SAN FRANCISCO--(BUSINESS WIRE)--Presidio Bank (OTCBB:PDOB), a Bay Area business bank, today reported unaudited results for the fourth quarter and full year ended December 31, 2015 with loan growth for the year of $108 million, up 26% from 2014. The fourth quarter was highlighted by $48 million in loan growth and $45 million in deposit growth resulting in record levels in both categories. Total assets increased $40 million for the quarter and $112 million for the year. Net Income for the year totaled $2.6 million versus $3.1 million earned in 2014. The year over year comparison was adversely impacted by $600 thousand in additional interest on the Bank’s subordinated debt issued in September 2014 and by $828 thousand in additional loan loss provision expense related to the high level of loan growth in 2015.

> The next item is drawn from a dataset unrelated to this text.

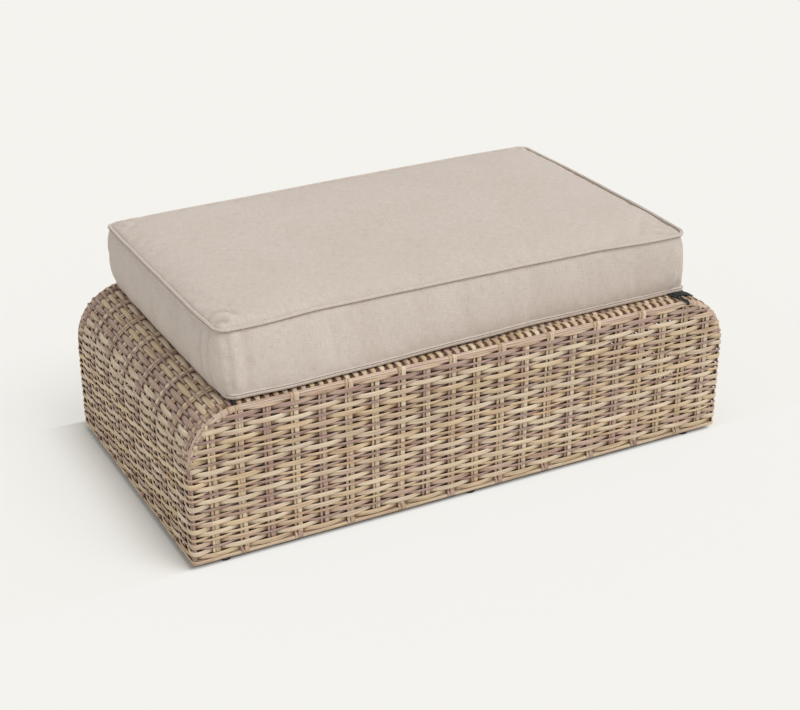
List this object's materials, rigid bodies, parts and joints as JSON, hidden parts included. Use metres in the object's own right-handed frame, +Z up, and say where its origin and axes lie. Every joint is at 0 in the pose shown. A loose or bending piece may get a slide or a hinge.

“We are pleased to have capped a solid year with strong loan and deposit growth in the fourth quarter,” said Presidio Bank President and CEO Steve Heitel. “With a record level of earning assets, strong credit quality metrics and five established offices in key business centers in the San Francisco Bay Area, the Bank is well-positioned for 2016 and beyond.”
Financial Highlights
- Total Loans outstanding increased by $48 million or 10.1% over the quarter ended September 30, 2015 and increased $108 million or 26.0% for the full year.
- Total Deposits increased by $45 million or 8.4% from the quarter ended September 30, 2015 and increased by $98 million or 20.3% for 2015. As has occurred in the fourth quarter in some prior years, a number of Bank depositors were holding balances that are temporarily inflated. We expect these balances to decline to more normal levels in the first quarter of 2016.

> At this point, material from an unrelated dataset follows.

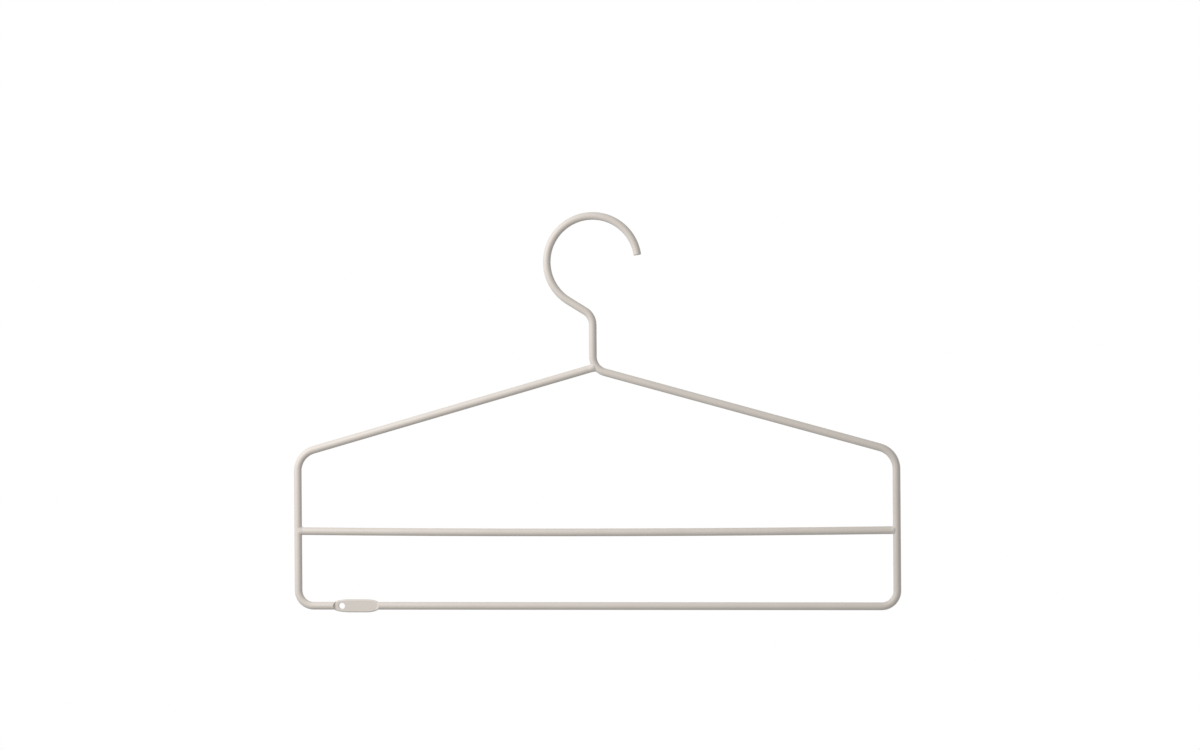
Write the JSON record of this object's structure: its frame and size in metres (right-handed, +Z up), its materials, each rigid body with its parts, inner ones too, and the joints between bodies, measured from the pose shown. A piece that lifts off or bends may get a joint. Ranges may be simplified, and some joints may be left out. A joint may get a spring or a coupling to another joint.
{
  "type": "trouser hanger",
  "caption": "Wide flat clothes hanger of bent, powder-coated steel rod: open hook, sloping shoulders, square lower frame with a crossbar, and a small flat oval tag with a hole.",
  "frame": {"origin": "inner crown of the hook, where the hanger rests on a rail, on the rod's underside", "axes": "+Z up, +X along the hanger's width towards the side that the hook opens to, +Y from the front face to the back"},
  "size_m": [0.41, 0.006, 0.2693],
  "materials": {
    "coat": "matt, fine-grained powder coat in a warm light grey",
    "coat_on_weld": "the same matt powder coat, a little thicker over the rippled weld metal",
    "coat_on_tag": "the same matt powder coat over the flat coined pad"
  },
  "bodies": {
    "root": {"hook": "coat", "right_shoulder": "coat", "right_side": "coat", "bottom_bar": "coat", "tag": "coat_on_tag", "left_side": "coat", "left_shoulder": "coat", "crossbar": "coat", "neck_weld": "coat_on_weld", "left_weld": "coat_on_weld", "right_weld": "coat_on_weld"}
  },
  "joints": []
}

- Net interest income of $5.4 million in the fourth quarter was up 6% over the third quarter of 2015 as a result of loan growth. Net Interest Income was up 6.5% for the year. This growth was somewhat tempered by the previously mentioned increase in interest expense on the Bank’s Subordinated Notes that were only outstanding for one quarter in 2014. Net Interest Margin decreased year over year from 3.88% in 2014 to 3.48% in 2015. This decrease was due primarily to higher levels of lower yielding liquid assets maintained by the Bank in 2015 and the higher interest expense from the Subordinated Notes. Yield on loans decreased from 4.83% to 4.69% while cost of deposits declined from 0.18% to 0.16%. Net Interest Margin for the fourth quarter of 2015 increased to 3.48% from 3.45% in the third quarter of 2015 due to higher loan balances.

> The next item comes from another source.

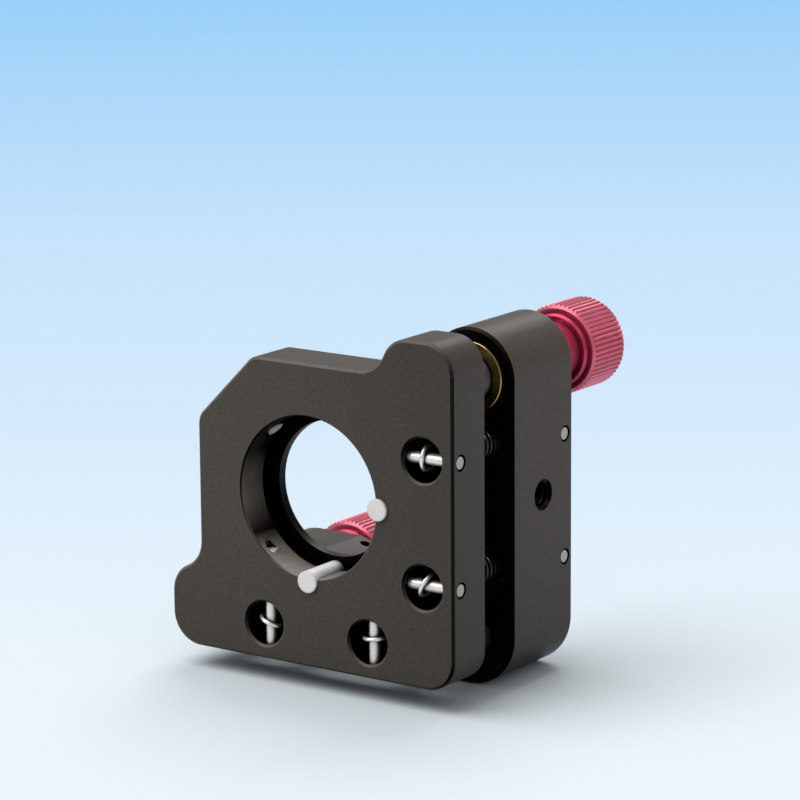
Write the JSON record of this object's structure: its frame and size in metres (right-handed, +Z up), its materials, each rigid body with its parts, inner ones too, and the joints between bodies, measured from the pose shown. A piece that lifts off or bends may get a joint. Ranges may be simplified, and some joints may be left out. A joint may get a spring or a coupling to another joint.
{
  "type": "kinematic mirror mount",
  "caption": "Kinematic mirror mount: a front plate with an optic bore on ball seats, held by tension springs to an L-shaped back plate and steered by fine-pitch knobs.",
  "frame": {"origin": "on the optic's axis, in the plane of the seat that the optic rests on", "axes": "+Y along the optic's axis to the rear, towards the knobs; +Z up; +X towards the right-hand leg"},
  "size_m": [0.0472, 0.0419, 0.0479],
  "materials": {
    "black_anodised": "black anodised aluminium, fine satin grain, bright worn bevels",
    "hardened_steel": "hardened and ground steel",
    "nylon": "white nylon",
    "black_steel": "black oxide steel",
    "brass": "turned brass, dulled on its end face",
    "stainless_steel": "stainless steel with a fine thread",
    "red_anodised": "pink-red anodised aluminium, knurled",
    "pin_steel": "ground steel pin",
    "spring_steel": "bright drawn spring wire"
  },
  "bodies": {
    "base": {"back_plate": "black_anodised", "upper_bushing": "brass", "side_bushing": "brass", "pivot_pin": "stainless_steel", "rear_pin_1": "pin_steel", "rear_pin_2": "pin_steel", "rear_pin_3": "pin_steel", "rear_pin_4": "pin_steel", "spring_1": "spring_steel", "spring_2": "spring_steel", "spring_3": "spring_steel", "spring_4": "spring_steel"},
    "gimbal": {"pivot_ball": "hardened_steel"},
    "platform": {"front_plate": "black_anodised", "cone_seat": "hardened_steel", "vee_seat": "hardened_steel", "flat_seat": "hardened_steel", "rod_side": "nylon", "rod_base": "nylon", "front_pin_1": "pin_steel", "front_pin_2": "pin_steel", "front_pin_3": "pin_steel", "front_pin_4": "pin_steel"},
    "upper_nose": {"upper_ball": "hardened_steel"},
    "upper_drive": {"upper_screw": "stainless_steel", "upper_knob": "red_anodised"},
    "side_nose": {"side_ball": "hardened_steel"},
    "side_drive": {"side_screw": "stainless_steel", "side_knob": "red_anodised"},
    "clamp_nose": {"clamp_tip": "nylon"},
    "clamp_drive": {"clamp_screw": "black_steel"}
  },
  "joints": [
    {"name": "tilt", "type": "hinge", "parent": "base", "child": "gimbal", "pos_m": [0.016, 0.0027, -0.019], "axis": [1, 0, 0], "range_deg": [-4, 4], "deforming": ["spring_1", "spring_2", "spring_3", "spring_4"]},
    {"name": "pan", "type": "hinge", "parent": "gimbal", "child": "platform", "pos_m": [0.016, 0.0027, -0.019], "axis": [0, 0, 1], "range_deg": [-4, 4]},
    {"name": "upper_slide", "type": "slide", "parent": "base", "child": "upper_nose", "axis": [0, -1, 0], "range_m": [-0.00238, 0.00238]},
    {"name": "upper_turn", "type": "hinge", "parent": "upper_nose", "child": "upper_drive", "pos_m": [0.016, 0.0027, 0.0152], "axis": [0, -1, 0], "range_deg": [-3430, 3430]},
    {"name": "side_slide", "type": "slide", "parent": "base", "child": "side_nose", "axis": [0, -1, 0], "range_m": [-0.00238, 0.00238]},
    {"name": "side_turn", "type": "hinge", "parent": "side_nose", "child": "side_drive", "pos_m": [-0.0182, 0.0027, -0.019], "axis": [0, -1, 0], "range_deg": [-3430, 3430]},
    {"name": "clamp_slide", "type": "slide", "parent": "platform", "child": "clamp_nose", "axis": [0.7071, 0, -0.7071], "range_m": [-0.0012, 0.0008]},
    {"name": "clamp_turn", "type": "hinge", "parent": "clamp_nose", "child": "clamp_drive", "pos_m": [0, -0.0027, 0], "axis": [0.7071, 0, -0.7071], "range_deg": [-866, 578]}
  ],
  "couplings": [
    {"joint": "upper_turn", "follows": "upper_slide", "rad_per_m": 25133},
    {"joint": "tilt", "follows": "upper_slide", "rad_per_m": 29.24},
    {"joint": "side_turn", "follows": "side_slide", "rad_per_m": 25133},
    {"joint": "pan", "follows": "side_slide", "rad_per_m": 29.24},
    {"joint": "clamp_turn", "follows": "clamp_slide", "rad_per_m": 12566}
  ]
}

- Operating Expenses increased 11.5% for the year primarily due to the full year impact of the San Mateo team hired in 2014, other growth related staff additions during 2015, and the full year impact of the lease expense for the San Mateo office, which commenced in the fourth quarter of 2014.
- Net Income applicable to common shareholders was $2,138 thousand for the year, a decrease of 21.7% over 2014.
- Credit quality remains strong with a classified loan to capital ratio of 6.3%. The Bank added $707 thousand to the Allowance for Loan Losses during the fourth quarter due primarily to growth in the loan portfolio. The Allowance for Loans Losses stood at 1.2% of total loans at December 31, 2015. The Allowance for Loan Losses of $6.3 million covers non-performing loans by over five times. At year end, the Bank had two Non-Performing Loans totaling an aggregate of $1.2 million.
- Diluted earnings per common share were $0.13 for the quarter compared to $0.09 in the Third quarter of 2015 and $0.14 in the fourth quarter of 2014.
- Book value per share increased to $10.51 per share as of December 31, 2015 from $10.37 per share at September 30, 2015 and $9.74 per share at December 31, 2014.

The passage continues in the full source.